Micro drama dubbing introduces a continuity challenge that has no real parallel in film dubbing. A series might be produced in batches, with different recording sessions weeks apart. Maintaining tonal and emotional consistency for a character across Episode 3 and Episode 87 requires careful documentation of voice notes, reference recordings, character briefs, and a level of institutional memory that the studio must actively build and maintain.
This is one of the less visible but most demanding aspects of professional micro drama dubbing work.

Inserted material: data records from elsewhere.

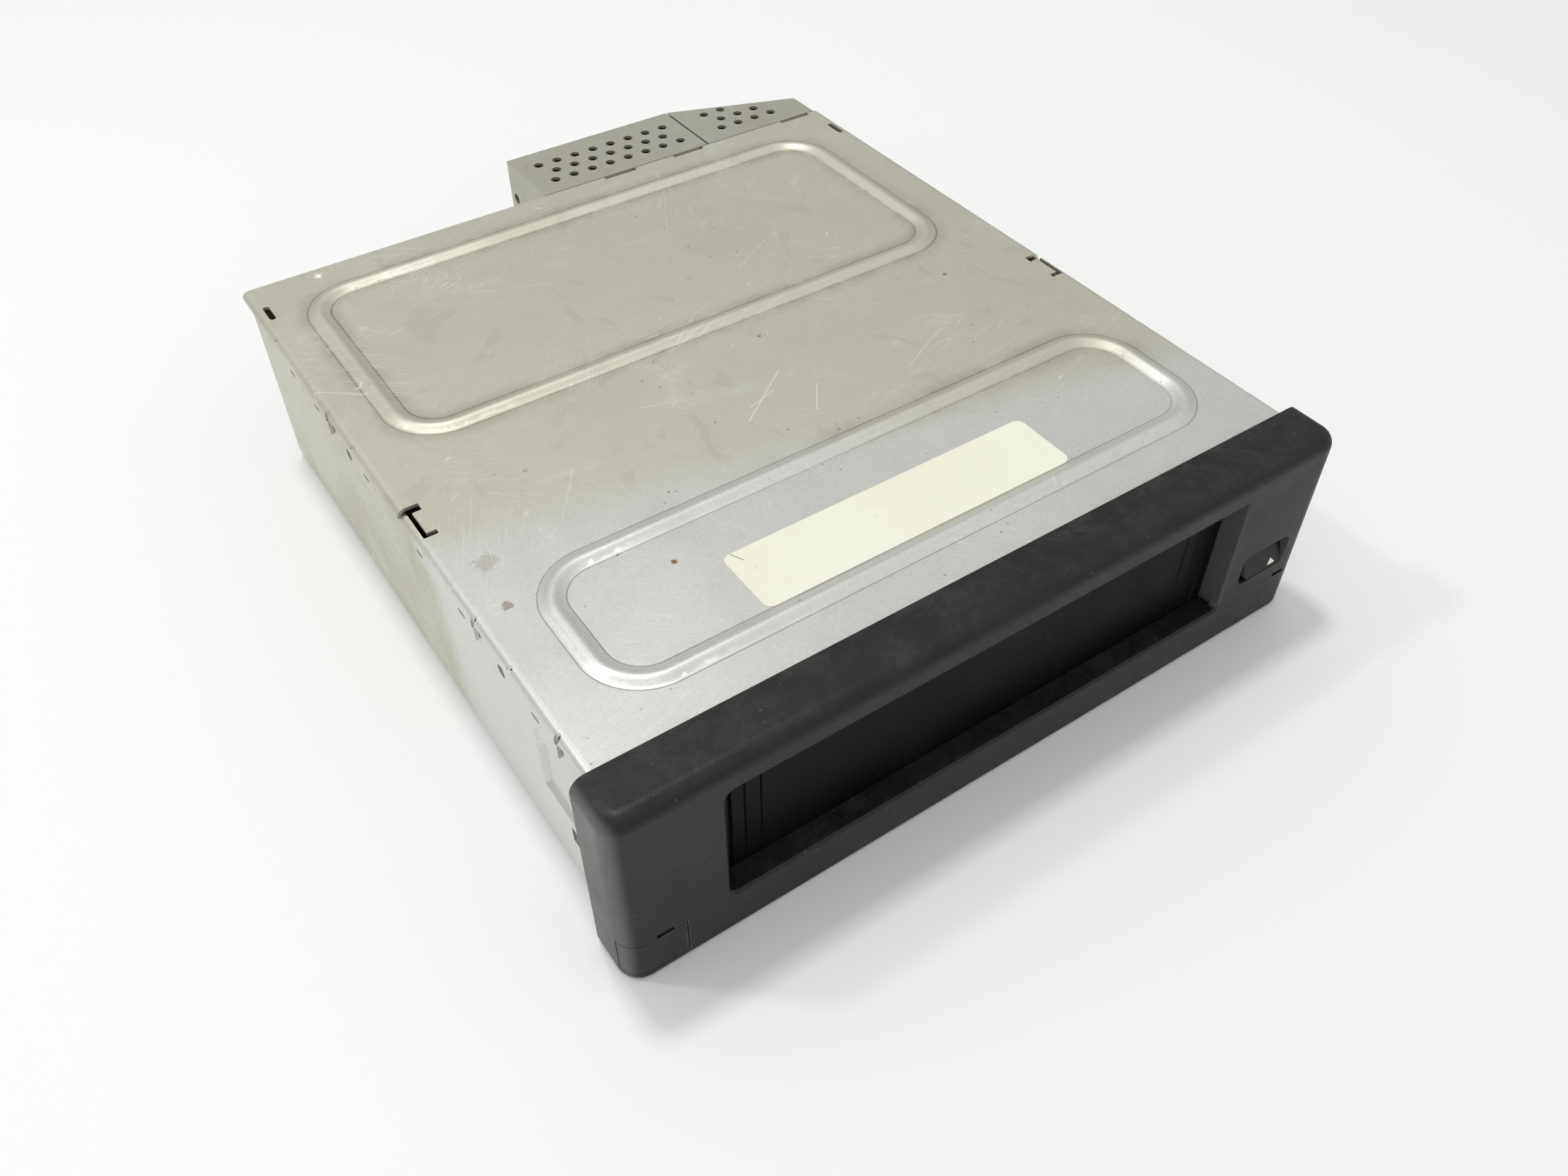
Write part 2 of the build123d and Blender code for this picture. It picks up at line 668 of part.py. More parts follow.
with BuildPart() as flap_spring:
    coil_start = window_left - recess_wall - 2 * spring_wire
    coil_pitch = 2 * spring_wire + spring_turn_gap
    with BuildLine():
        coil = Helix(pitch=coil_pitch, height=spring_turns * coil_pitch, radius=spring_coil_radius,
                     center=(coil_start, ahead(flap_axis_front), flap_axis_z), direction=(-1, 0, 0))
    with BuildSketch(Plane(origin=coil @ 0, z_dir=coil % 0)):
        RegularPolygon(spring_wire, 6)
    sweep(path=coil, is_frenet=True)
    # a straight leg from each end of the coil
    for end, direction in ((coil @ 0, 1), (coil @ 1, -1)):
        span("Y", spring_wire, end.Y, end.Y + direction * spring_leg, end.X, end.Z)
finish(flap_spring, "flap_spring")

# ------------------------------------------------------------------ eject button and its switch board
board_sheet = 1.2
switch_board_gap = 2.3      # to the side wall of the window's recess
switch_board_ear_gap = 0.6
switch_board_low = 10.0
switch_board_high = 32.0
switch_board_peg = 2.0      # between the board and the case's front wall
switch_peg_radius = 1.75
switch_peg_inset = 5.2
switch_body = 5.0
switch_body_height = 1.3
switch_plunger_radius = 1.0
switch_gap = 0.1

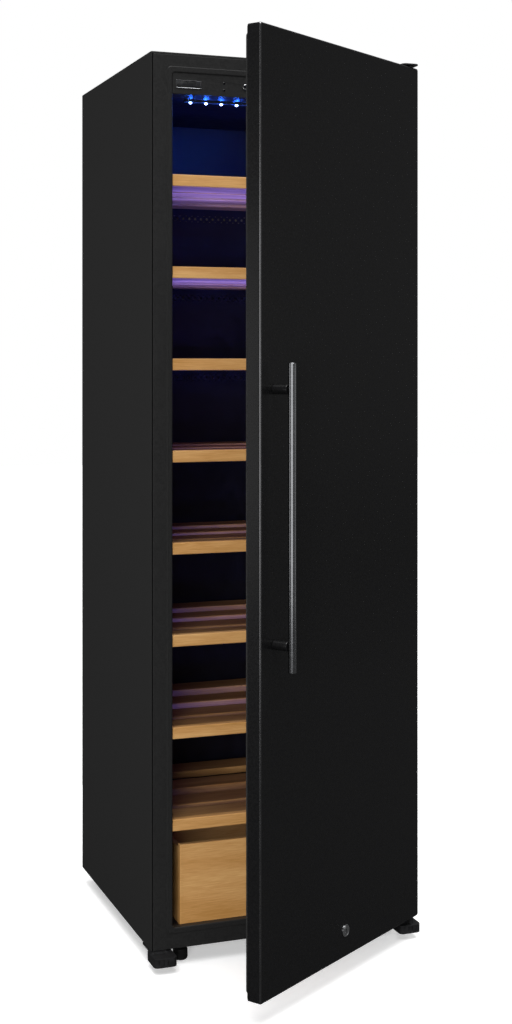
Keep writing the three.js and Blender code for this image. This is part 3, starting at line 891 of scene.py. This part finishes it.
def lock():
    """A rolled ring round a flat plug face. The face's inner rings blend from a circle to a slot, which
    goes in as the keyway."""
    low, high = shut_box("lock_plug")
    middle = (low + high) / 2
    face = low[1]
    angle = np.linspace(0, 2 * pi, 48, endpoint=False)
    circle = np.stack([np.cos(angle), np.sin(angle)], -1)
    slot = circle * (1.1, 4.6)
    rows = [(circle * 8.4, high[1] / MM), (circle * 8.4, face / MM + 2.4),
            (circle * 12, face / MM + 2.2), (circle * 12, face / MM + 1.2),
            (circle * 11.4, face / MM + 0.4), (circle * 10.4, face / MM),
            (circle * 9.4, face / MM + 0.2), (circle * 8.6, face / MM + 0.9),
            (circle * 8.2, face / MM + 0.5), (circle * 7.4, face / MM + 0.3),
            (circle * 4 + slot * 0.4, face / MM + 0.3), (slot, face / MM + 0.3),
            (slot * 0.94, face / MM + 5)]
    rings = [lift(flat * MM + (middle[0], middle[2]), 1, at * MM) for flat, at in rows]
    piece("lock_face", opened([skin(rings)]), "lock", CHROME, ["lock_plug"])
    repaint("lock_cam", ZINC)
    repaint("door_foam", FOAM)
    repaint("insulation_foam", FOAM)


def repaint(node, material):
    """A CAD node whose shape is right keeps it, and gets the better material."""
    mesh = frame["nodes"][node].data
    mesh.materials.clear()
    mesh.materials.append(material)


# ---- studio ----
def studio():
    scene = bpy.context.scene
    scene.view_settings.view_transform = "Standard"
    floor_size = 30.0
    bpy.ops.mesh.primitive_plane_add(size=floor_size, location=(0, 0, 0))
    floor = bpy.context.object
    floor.name = "studio_floor"
    floor.data.materials.append(stage_paint())

    world = bpy.data.worlds.new("studio")
    scene.world = world
    world.use_nodes = True
    tree = world.node_tree
    tree.nodes.clear()
    backdrop = add(tree, "Background", {"Color": (1, 1, 1, 1), "Strength": 1.0})
    ambient = add(tree, "Background", {"Color": (1, 1, 1, 1), "Strength": 0.1})
    seen = add(tree, "LightPath").outputs["Is Camera Ray"]
    mixed = add(tree, "MixShader", {0: seen, 1: ambient.outputs[0], 2: backdrop.outputs[0]})
    add(tree, "OutputWorld", {"Surface": mixed.outputs[0]})


def aim(thing, target):
    """Points a light at a place."""
    direction = Vector(target) - thing.location
    thing.rotation_euler = direction.to_track_quat("-Z", "Y").to_euler()


def lamp(name, kind, place, target, energy, colour=(1, 1, 1), **settings):
    data = bpy.data.lights.new(name, kind)
    data.energy = energy
    data.color = colour
    for key, value in settings.items():
        setattr(data, key, value)
    made = bpy.data.objects.new(name, data)
    bpy.context.scene.collection.objects.link(made)
    made.location = place
    made.visible_camera = False
    aim(made, target)
    return made


def shine(name, place, size, radiance):
    """A softbox seen only in reflections, of an even radiance, facing the door's handle."""
    made = lamp(name, "AREA", place, (-0.2, -0.48, 0.95), radiance * pi * size[0] * size[1],
                shape="RECTANGLE", size=size[0], size_y=size[1])
    made.visible_diffuse = False


def lights():
    lamp("overhead", "SUN", (0, -1.5, 6), (0, 0, 0), 3.6, angle=radians(60))
    key_light = lamp("key softbox", "AREA", (-2.4, -4.3, 1.0), (0, 0, 0.7), 172,
                     shape="RECTANGLE", size=1.6, size_y=2.2)
    side = lamp("side softbox", "AREA", (-3.4, 2.6, 1.2), (-0.3, 0.1, 0.9), 12,
                shape="RECTANGLE", size=2.0, size_y=3.0)
    far = lamp("far side softbox", "AREA", (3.4, 1.9, 1.4), (0.3, 0.1, 0.9), 60,
               shape="RECTANGLE", size=2.0, size_y=2.6)
    for light in (key_light, side, far):
        light.visible_glossy = False
    shine("front reflection", (-2.55, -4.3, 1.1), (5.0, 2.2), 0.9)
    shine("left reflection", (-3.93, 0.95, 1.0), (2.6, 1.6), 0.9)
    shine("right reflection", (3.45, -2.1, 1.1), (1.2, 2.0), 0.45)
    inside_lights()


def inside_lights():
    """A blue point under each ceiling light, and a violet panel that stands for the light between the
    shelves. The top bays get most of it."""
    blue = (0.02, 0.12, 1.0)
    violet = (0.10, 0.11, 1.0)
    panel_depth, panel_back, drop, crate_drop = 0.16, 0.13, 0.09, 0.012
    watts = [2.9] * 3 + [0.9] * 4 + [0.12]
    for k, (x, y, z) in enumerate(led_places()):
        lamp(f"led glow {k}", "POINT", (x, y, z - 9 * MM), (x, y, 0), 0.1, blue,
             shadow_soft_size=0.003)
    front = box("shelf_1_deck")[0][1]
    half = box("shelf_1_deck")[1][0]
    for i, strength in zip(SHELVES, watts):
        top = box(f"shelf_{i}_deck")[0][2]
        below = drop if i < len(watts) else crate_drop
        glow = lamp(f"bay glow {i}", "AREA", (0, front + panel_back, top - below),
                    (0, front + panel_back, top), strength, violet, shape="RECTANGLE",
                    size=2 * half, size_y=panel_depth)
        glow.visible_glossy = False


def camera():
    """A level camera a little to the left of the front, with the lens shifted down."""
    data = bpy.data.cameras.new("camera")
    data.lens = 55.22
    data.shift_y = -0.1468
    made = bpy.data.objects.new("camera", data)
    bpy.context.scene.collection.objects.link(made)
    made.location = (-1.1969, -3.1468, 1.226)
    made.rotation_euler = (pi / 2, 0, -radians(20.39))
    bpy.context.scene.camera = made


camera()
studio()
front_frame()
cabinet_shell()
liner_and_duct()
for number in SHELVES:
    shelf(number)
crate()
control_panel()
led_strip()
machine()
feet()
brackets()
door()
lights()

The OTT Growth Context: Why This Matters for India's Media Industry
India added over 100 million new internet users between 2021 and 2024, with a significant proportion of that growth coming from smaller cities and rural areas. These users came online primarily through affordable smartphones. They are voracious consumers of short-form video. And they want content in their language.
Platforms have recognized this shift. The localization of micro drama content into Hindi and other regional languages, Bengali, Marathi, Tamil, Telugu, Kannada, is accelerating. Audio localization, and dubbing specifically, has become a strategic priority rather than an afterthought.
Within this landscape, the studios and artists who understand the specific demands of micro drama dubbing as distinct from traditional film dubbing are positioned at the front of a significant industry wave.
A Craft Finding Its Own Identity
It would be a mistake to see micro drama dubbing as a lesser or simpler version of Bollywood dubbing. It is different in its demands, its pace, its creative priorities, and its audience relationship. Both require genuine skill. Both serve audiences who deserve content that sounds like it was made for them.
As micro dramas become an increasingly dominant content category on Indian OTT platforms, the professionals who have invested in understanding this format's unique requirements are shaping something new: a distinct branch of India's audio localization industry, built for the attention economy of the smartphone generation.